Only the lines from the start of the entries through the line with "soft_gap = 0.5" are wanted; please output them exactly.

········

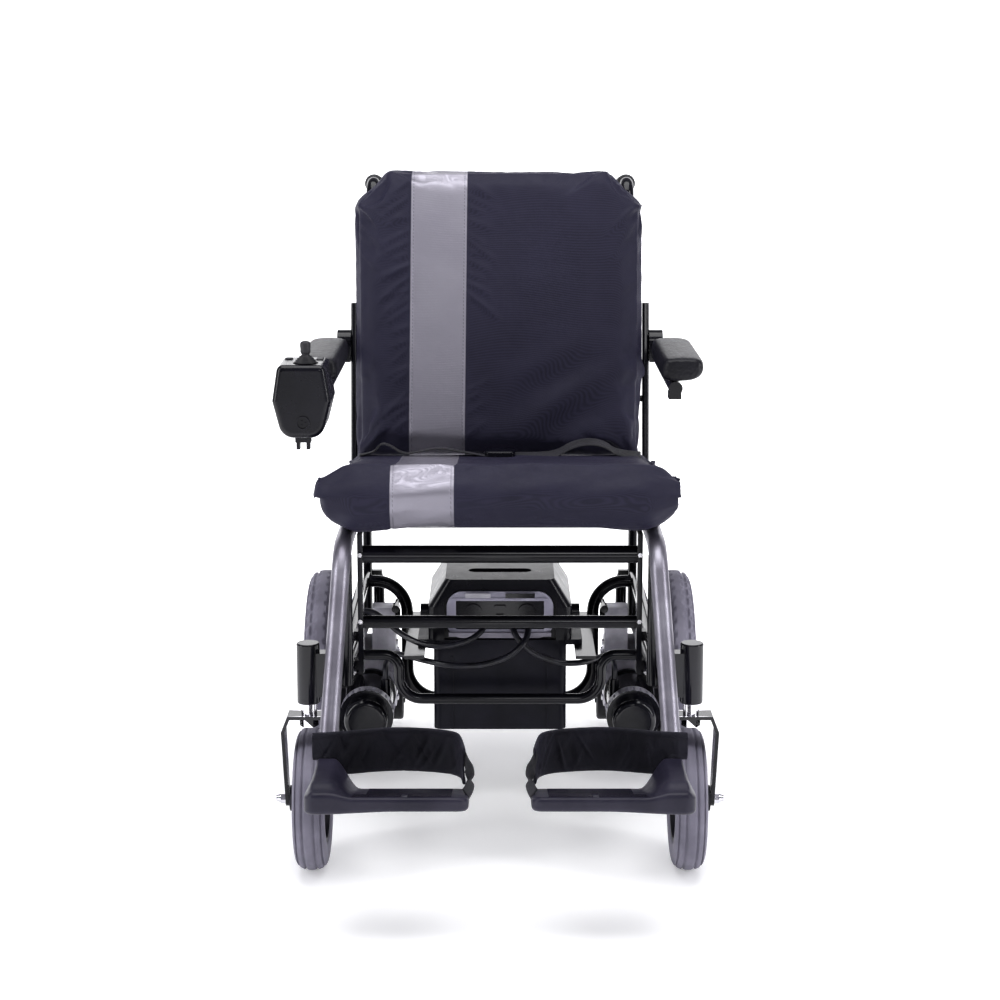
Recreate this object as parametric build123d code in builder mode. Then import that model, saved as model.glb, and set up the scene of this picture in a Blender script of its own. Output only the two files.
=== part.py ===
from build123d import *
import os
from math import cos, radians, sin, tan

os.makedirs("parts", exist_ok=True)

# A power wheelchair for one person, in millimetres. +Z is up, the chair faces -Y and
# +X is the sitter's left. The origin is on the floor under the middle of the chair.
SIDES = (("left", 1), ("right", -1))

# ---------------------------------------------------------------- driving dimensions
wheelbase = 448
drive_axle_y = 250
drive_tyre_radius = 160
drive_tyre_width = 57
drive_wheel_x = 278
caster_radius = 100
caster_width = 50
caster_x = 263
caster_trail = 40

tube_diameter = 25.4
tube_wall = 1.6
rail_x = 217
rail_z = 461
hanger_corner_y = -196
hanger_angle = 60
hanger_splay = 0.052
hanger_end_z = 228
hanger_bend = 60

seat_half_width = 243
seat_rear_y = 250
seat_rear_z = 508
seat_roll_radius = 39.5
seat_roll_y = -160
seat_roll_z = 528.5
back_lean = 10.7
back_pivot_y = 346
back_pivot_z = 585
back_half_width = 229
back_thickness = 55
back_bottom_z = 500
back_top_z = 939

arm_pivot_z = 676
arm_tube_x = 253
arm_tube_z = 655
arm_tube_diameter = 20
arm_pad_x = 263
arm_pad_width = 61
arm_pad_height = 38
arm_pad_front_y = -30
arm_pad_length = 255

battery_half_width = 100
battery_front_y = 50
battery_length = 205
battery_bottom_z = 123
battery_split_z = 263
battery_top_z = 356

running_gap = 0.05
seat_gap = 0.3
soft_gap = 0.5

# Sizes that follow from the ones above.
caster_axle_y = drive_axle_y - wheelbase
stem_y = caster_axle_y - caster_trail
rail_top_z = rail_z + tube_diameter / 2
hanger_bore = tube_diameter - 2 * tube_wall
back_up = Vector(0, sin(radians(back_lean)), cos(radians(back_lean)))
back_out = Vector(0, -cos(radians(back_lean)), sin(radians(back_lean)))
arm_pivot_y = back_pivot_y + (arm_pivot_z - back_pivot_z) * tan(radians(back_lean))


# ------------------------------------------------------------------- shared functions
def save(builder, name):
    """Label a finished piece and write it as its own file."""
    builder.part.label = name
    export_step(builder.part, f"parts/{name}.step")


def bar(start, end, diameter):
    """A straight round bar between two points."""
    run = Vector(*end) - Vector(*start)
    with BuildPart() as rod:
        with BuildSketch(Plane(origin=start, z_dir=run)):
            Circle(diameter / 2)
        extrude(amount=run.length)
    return rod.part


def bent_bar(points, radii, diameter):
    """A round bar along straight runs joined by tangent arcs."""
    with BuildPart() as rod:
        with BuildLine() as centre_line:
            FilletPolyline(*points, radius=radii)
        path = centre_line.line
        with BuildSketch(Plane(origin=path @ 0, z_dir=path % 0)):
            Circle(diameter / 2)
        sweep(path=path)
    return rod.part


def mirrored_hoop(half_points, radii):
    """Points and radii of a hoop whose second half mirrors the first across x = 0."""
    other_half = [(-x, y, z) for x, y, z in reversed(half_points)]
    return half_points + other_half, radii + radii[::-1]


def hanger_point(side, height):
    """The centre of the sloping front tube at a height above the floor."""
    drop = rail_z - height
    forward = drop / tan(radians(hanger_angle))
    return (side * (rail_x + hanger_splay * drop), hanger_corner_y - forward, height)


def back_point(x, along, outward):
    """A point on the leaning back, measured from its hinge axis."""
    place = Vector(x, back_pivot_y, back_pivot_z) + back_up * along + back_out * outward
    return (place.X, place.Y, place.Z)


def back_along(height):
    """Distance along the leaning back from its hinge to a height on the cane line."""
    return (height - back_pivot_z) / cos(radians(back_lean))


def draw_wheel_section(section, x, axle_y, inner_radius, outer_radius, width, corner):
    """Draw a wheel's ring section in a sketch through the axle, round at its outer corners."""
    with Locations((x, axle_y + (inner_radius + outer_radius) / 2)):
        Rectangle(width, outer_radius - inner_radius)
    fillet(section.vertices().group_by(Axis.Y)[-1], corner)


def cord_radii(points):
    """Arc radii of a cord: as large as the two runs at each corner allow."""
    radii = []
    for before, corner, after in zip(points, points[1:], points[2:]):
        first = Vector(*corner) - Vector(*before)
        second = Vector(*after) - Vector(*corner)
        half_turn = radians(first.get_angle(second) / 2)
        radii.append(0.45 * min(first.length, second.length) / tan(half_turn))
    return radii


# ------------------------------------------------------ bright front tubes, seat rails
rail_rear_y = 288.7

for side_name, side in SIDES:
    tube_line = [
        (side * rail_x, rail_rear_y, rail_z),
        (side * rail_x, hanger_corner_y, rail_z),
        hanger_point(side, hanger_end_z),
    ]
    outside = bent_bar(tube_line, [hanger_bend], tube_diameter)
    bore = bent_bar(tube_line, [hanger_bend], hanger_bore)
    with BuildPart() as front_tube:
        add(outside)
        add(bore, mode=Mode.SUBTRACT)
    save(front_tube, f"front_tube_{side_name}")

# --------------------------------------------------------------- black side frames
frame_tube = 22
brace_tube = 19
front_post_y = -170
front_post_top_z = 444
front_post_foot_z = 258
rear_post_y = 300
mid_rail_z = 306
brace_front_z = 270
brace_rear_z = 232
mid_post_y = -80
mid_post_x = 200
mid_post_thickness = 7.5
mid_post_depth = 26
mid_post_foot_z = 250
axle_plate_x = 222
axle_plate_thickness = 6
upright_x = 233.5
upright_thickness = 11
upright_depth = 28
upright_foot_z = 432
upright_top_z = 735
back_pin_diameter = 10
cane_x = 204
cane_diameter = 22
arm_pin_diameter = 12
arm_pin_end_x = 259

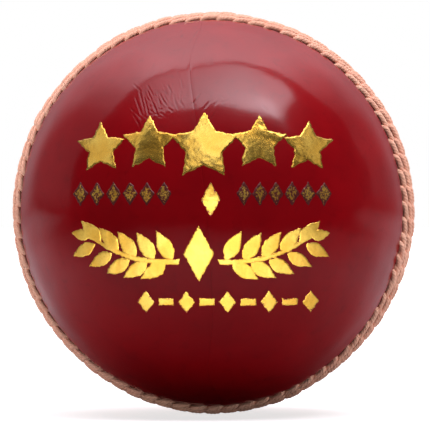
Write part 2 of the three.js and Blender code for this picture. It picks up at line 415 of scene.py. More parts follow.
def hidden_thread():
    m, n = material("hidden_thread")
    p = n.coords()
    cavity_shade = n.attr("cavity_shade")
    fibre = n.noise(p, 4.0, 4, 0.7)
    base = n.mix(n.step(fibre, 0.3, 0.7), (0.62, 0.52, 0.38), (0.80, 0.73, 0.58))
    # painted shade: darker between the plies and on the thread's underside
    base = n.mix(n.step(cavity_shade, 0.4, 1.0), base, (0.22, 0.15, 0.09))
    n.principled(Base_Color=base, Roughness=0.7, Normal=n.bump(fibre, 0.03), Sheen_Weight=0.2)
    return m


def wound_yarn():
    m, n = material("wound_yarn")
    p = n.coords()
    cavity_shade = n.attr("cavity_shade")
    tone = n.attr("tone")
    fluff = n.noise(p, 3.0, 5, 0.7)
    base = n.mix(tone, (0.60, 0.52, 0.40), (0.80, 0.74, 0.62))
    base = n.mix(n.mul(n.step(fluff, 0.45, 0.7), 0.5), base, (0.50, 0.41, 0.30))
    # painted shade: darker where the yarn lies low between strands
    base = n.mix(n.step(cavity_shade, 0.45, 1.0), base, (0.16, 0.11, 0.07))
    n.principled(Base_Color=base, Roughness=0.9, Normal=n.bump(fluff, 0.09), Sheen_Weight=0.5, Sheen_Roughness=0.6)
    return m


def cork(name, light, dark, scale):
    m, n = material(name)
    p = n.coords()
    grain = n.voronoi(p, scale, "F1", "Color")
    sep = n.add("ShaderNodeSeparateColor")
    n.put(sep.inputs[0], grain)
    pit = n.step(n.noise(p, scale * 1.7, 4, 0.7), 0.60, 0.72)
    gap = n.step(n.voronoi(p, scale, "DISTANCE_TO_EDGE"), 0.0, 0.06)
    base = n.mix(sep.outputs[0], light, dark)
    # painted shade: the colour is darkened in the pits and the gaps between grains, which the height below sinks
    base = n.mix(n.mul(pit, 0.8), base, (0.07, 0.035, 0.02))
    base = n.mix(n.mul(n.math("SUBTRACT", 1.0, gap), 0.6), base, (0.12, 0.06, 0.03))
    height = n.sum(n.mul(gap, 0.6), n.mul(pit, -0.8), n.mul(sep.outputs[1], 0.3))
    n.principled(Base_Color=base, Roughness=0.82, Normal=n.bump(height, 0.12), Specular_IOR_Level=0.25)
    return m


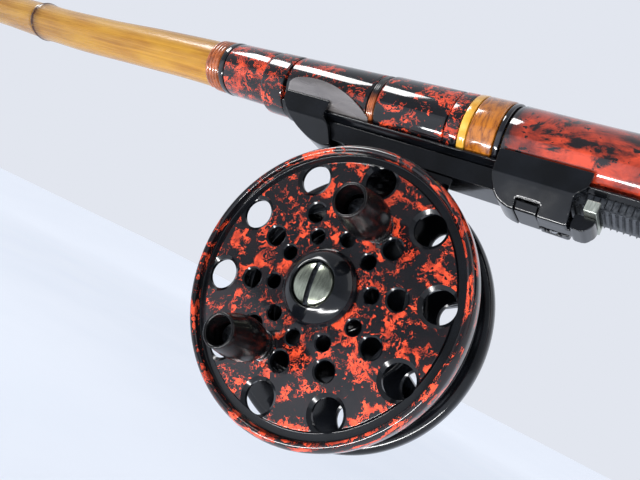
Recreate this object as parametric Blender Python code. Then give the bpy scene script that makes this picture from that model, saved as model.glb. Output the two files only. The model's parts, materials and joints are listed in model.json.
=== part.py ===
"""A two-piece bamboo raft rod with a lacquered grip, a hooded reel seat and a centre-pin reel.

The origin is on the rod's axis, straight above the middle of the reel's spool. +X runs to the
butt, +Y from the reel's face to its back, and +Z up from the reel to the rod.
"""

import math

import bmesh
import bpy
from mathutils import Matrix, Vector

MM = 0.001
GAP = 0.3 * MM  # clearance between pieces that touch

GRIP_SIDES = 20

# Rod, along X
BUTT_END = 250 * MM
JOINT_X = -430 * MM  # front end of the butt blank
TIP_END = -1088 * MM
CORE_R = 8.0 * MM
BLANK_R = 8.4 * MM  # bamboo just ahead of the grip
BLANK_FRONT_R = 7.0 * MM
TIP_REAR_R = 5.0 * MM
TIP_FRONT_R = 1.2 * MM
NODE_RISE = 0.7 * MM  # how far a bamboo node stands out
BUTT_NODES = (-205 * MM, -338 * MM)
TIP_NODES = (-560 * MM, -650 * MM, -738 * MM, -824 * MM, -908 * MM, -990 * MM)
CAP_R = 12.6 * MM
CAP_LENGTH = 14 * MM
GRIP_SWELL_R = 12.0 * MM

# Grip pieces from front to rear: name, front end, rear end, radius at each end
GRIP_FRONT = -87.5 * MM
GRIP_PIECES = (
    ("front_wrap", -87.5 * MM, -80.0 * MM, 9.3 * MM, 9.4 * MM),
    ("front_ring", -80.0 * MM, -77.5 * MM, 9.6 * MM, 9.6 * MM),
    ("grip_section_1", -77.5 * MM, -58.0 * MM, 9.5 * MM, 9.6 * MM),
    ("grip_section_3", -48.0 * MM, -15.0 * MM, 9.8 * MM, 10.1 * MM),
    ("copper_band", -15.0 * MM, -12.2 * MM, 10.2 * MM, 10.2 * MM),
    ("grip_section_4", -12.2 * MM, 12.0 * MM, 10.5 * MM, 10.6 * MM),
    ("middle_ring", 12.0 * MM, 16.4 * MM, 10.7 * MM, 10.7 * MM),
    ("yellow_band", 16.4 * MM, 19.0 * MM, 10.9 * MM, 10.9 * MM),
    ("rear_wrap", 19.0 * MM, 27.0 * MM, 10.9 * MM, 10.9 * MM),
    ("rear_ring", 27.0 * MM, 28.8 * MM, 10.7 * MM, 10.7 * MM),
)
BINDING = (-58.0 * MM, -48.0 * MM)  # the wrap over the seat's front tongue
BINDING_R = 10.6 * MM
BINDING_DROP = 0.9 * MM
GRIP_REAR_R = 10.5 * MM
GRIP_WAIST_R = 10.1 * MM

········

Solution to this problem:
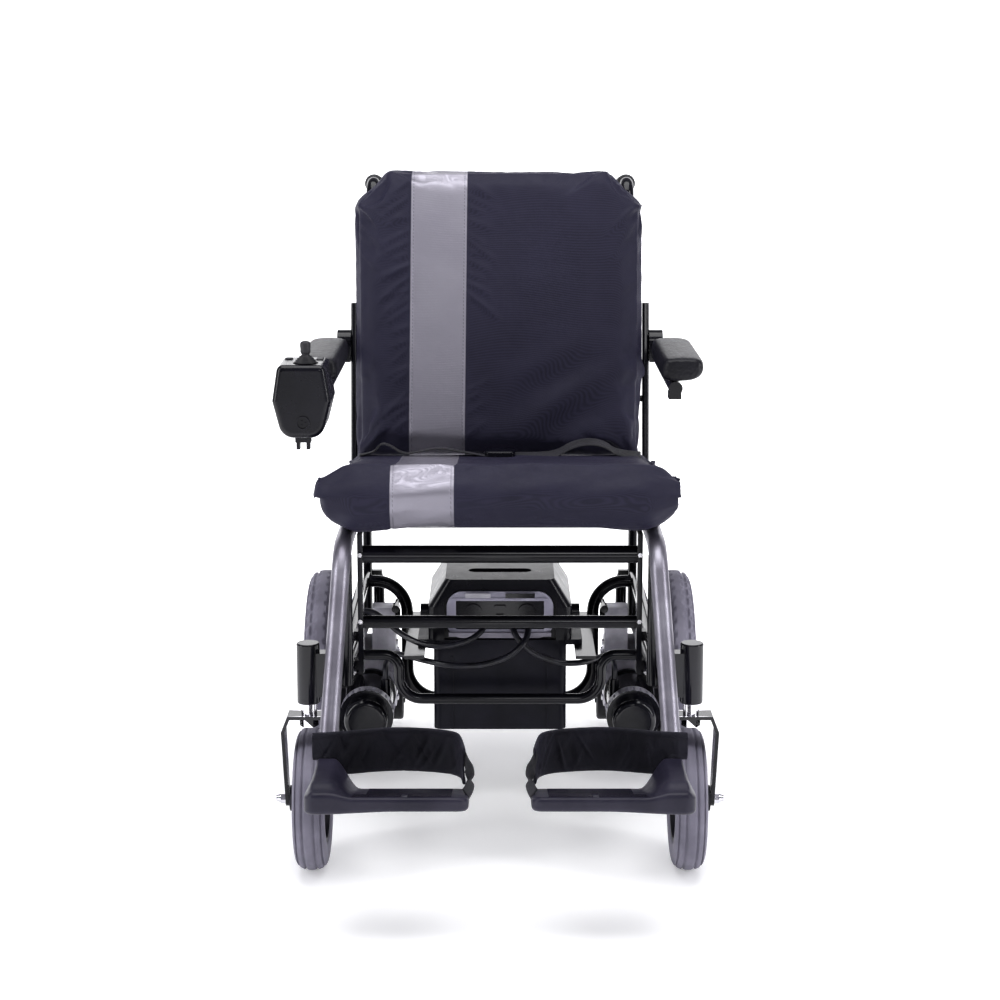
Recreate this object as parametric build123d code in builder mode. Then import that model, saved as model.glb, and set up the scene of this picture in a Blender script of its own. Output only the two files.
=== part.py ===
from build123d import *
import os
from math import cos, radians, sin, tan

os.makedirs("parts", exist_ok=True)

# A power wheelchair for one person, in millimetres. +Z is up, the chair faces -Y and
# +X is the sitter's left. The origin is on the floor under the middle of the chair.
SIDES = (("left", 1), ("right", -1))

# ---------------------------------------------------------------- driving dimensions
wheelbase = 448
drive_axle_y = 250
drive_tyre_radius = 160
drive_tyre_width = 57
drive_wheel_x = 278
caster_radius = 100
caster_width = 50
caster_x = 263
caster_trail = 40

tube_diameter = 25.4
tube_wall = 1.6
rail_x = 217
rail_z = 461
hanger_corner_y = -196
hanger_angle = 60
hanger_splay = 0.052
hanger_end_z = 228
hanger_bend = 60

seat_half_width = 243
seat_rear_y = 250
seat_rear_z = 508
seat_roll_radius = 39.5
seat_roll_y = -160
seat_roll_z = 528.5
back_lean = 10.7
back_pivot_y = 346
back_pivot_z = 585
back_half_width = 229
back_thickness = 55
back_bottom_z = 500
back_top_z = 939

arm_pivot_z = 676
arm_tube_x = 253
arm_tube_z = 655
arm_tube_diameter = 20
arm_pad_x = 263
arm_pad_width = 61
arm_pad_height = 38
arm_pad_front_y = -30
arm_pad_length = 255

battery_half_width = 100
battery_front_y = 50
battery_length = 205
battery_bottom_z = 123
battery_split_z = 263
battery_top_z = 356

running_gap = 0.05
seat_gap = 0.3
soft_gap = 0.5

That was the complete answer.